Home ยป Eternity Egg Early Access — Is it worth it?

Eternity Egg Early Access — Is it worth it?

I’ve played a lot of Early Access games on their launch days. Eternity Egg just dropped and, due to my love of both madcap zaniness and 3D platformers, it shot right up my must-play list. The game is incredibly unique, has a very specific vision, and has some really addictive mechanics, but it’s also quite buggy, in addition to constantly going out of its way to give its players a baffling, poorly considered experience.

I have no idea what’s happening at any time in Eternity Egg. You’re some kind of jester thing that finds a bell staff that has some kind of clown living inside of it, and some monster breaks the sky like glass and shows up. That’s all I know. The world is untextured in an obvious throwback to Bubsy 3D of all things. It’s a patently insane game that would probably best be enjoyed while listening to Mr. Bungle’s self-titled album while your parents scream at each other in the living room. In other words, I really dig the presentation here. I’ve been steadily growing more insane for years, and it’s always nice to play a game that seems to match my madness.

Eternity Egg opens with an FMV before dropping you into its first level. Once you start, there is zero tutorial of any sort, which is a shame, because I can’t imagine a 3D platformer more desperately in need of some sort of guidance than this. Your character can use their staff to bounce, but pressing another button after descending on your bounce (not before) will cause them to bounce higher, but this can only be done once per bounce. You can roll and then do a jump out of it for extra distance. There’s also a move that’ll fling you forward when pressed, with more air being covered if you hold it.

Naturally, you attack with your staff and can block too. Attacking in the air will also fling you forward, just like the other move, plus you can hold this one too to go further once again. They both behave very similarly and represent some very unclear design. Your most necessary move, however, is the wall run, which you can only activate after using the mid-air attack and not the other fling move. The game does literally nothing to let you know you can do this. I saw a streamer slam his head against the game for the better part of an hour because he didn’t know he could do it.

Oddly, Eternity Egg is based around a stamina system. Everything other than your bounces uses stamina, and your bounces are the only way to recover it quickly.

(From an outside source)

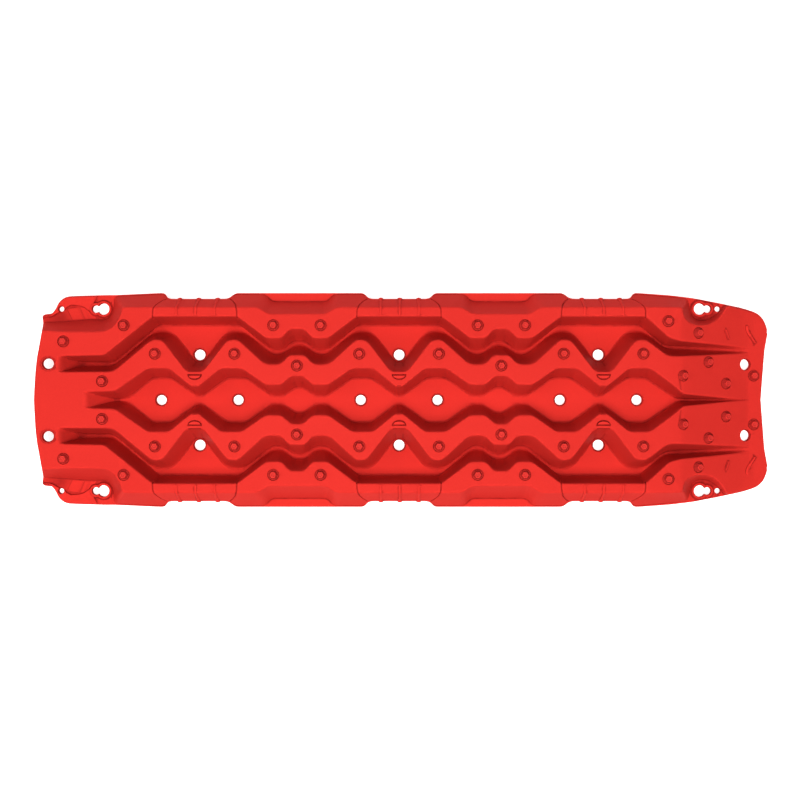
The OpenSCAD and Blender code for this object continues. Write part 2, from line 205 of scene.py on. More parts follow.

While this is an odd choice, it’s necessary because, without some sort of limits, you’d be able to basically fly across the level and wall run infinitely, but it still feels really weird in a 3D platformer. The wall run is kind of awkward to use, and you can’t change direction while using it. The combat is poor and based around spamming staff attacks while enemies walk up and damage you. Also, there are corpse runs for some godforsaken reason.

You have two types of currency, one you get from pots, and energy you get from defeating enemies or specific checkered pots. Dying will drop your energy, requiring you to return to where you died. Falling into pits counts as deaths, and sometimes you won’t be able to get your energy back. There’s a fairly difficult section in the very first level that requires you to platform over massive pits, so good luck keeping your energy intact. While the platforming in Eternity Egg does feel quite nice at times, it can also feel incredibly difficult to control. Most of your moves send you flying at high speed and cover a ton of ground, making this section feel like an absolute pain. It’s truly hard to be precise.

It doesn’t appear that there are any checkpoints, so dying will see you return to the start of the level. At one point after making it past the hard platforming section, I hit an enemy with a charged attack in mid-air and then went flying off into a pit afterward, requiring me to do the whole thing again. There’s no good reason for this. But the real biggest problem here is the bugs. There are gates that block your progress at certain points. Walking into them can get you stuck, which also breaks the menu, forcing you to quit the game.

You can bounce right through the floor and die, leaving you with no way to get your energy back. You can literally get stuck on a wall when attempting to wall run, also necessitating a force quit. I also seemingly ran into a bug where all of my energy just vanished for no reason. I’d kill an enemy, grab the energy, then see that my energy reads as 0 just moments later. It’s kind of astounding that anyone thought that this was ready for release in any capacity.

Signposting in levels can also be quite poor, as it’s not uncommon to not know how to proceed. Simply put, Eternity Egg is very interesting but an absolute mess. Considering that an update has already broken the saves of many with zero warning and that the menu can mess up on controllers when starting the game, switching to the file overwrite option, there are still more roadblocks stifling player enjoyment. Eternity Egg is absolutely not worth it in its current state, and buying it is not advisable. Depending on whether the dev is actually interested in making an enjoyable game, I think it could really be remarkable, but I’m definitely going to be waiting until full release to play it again.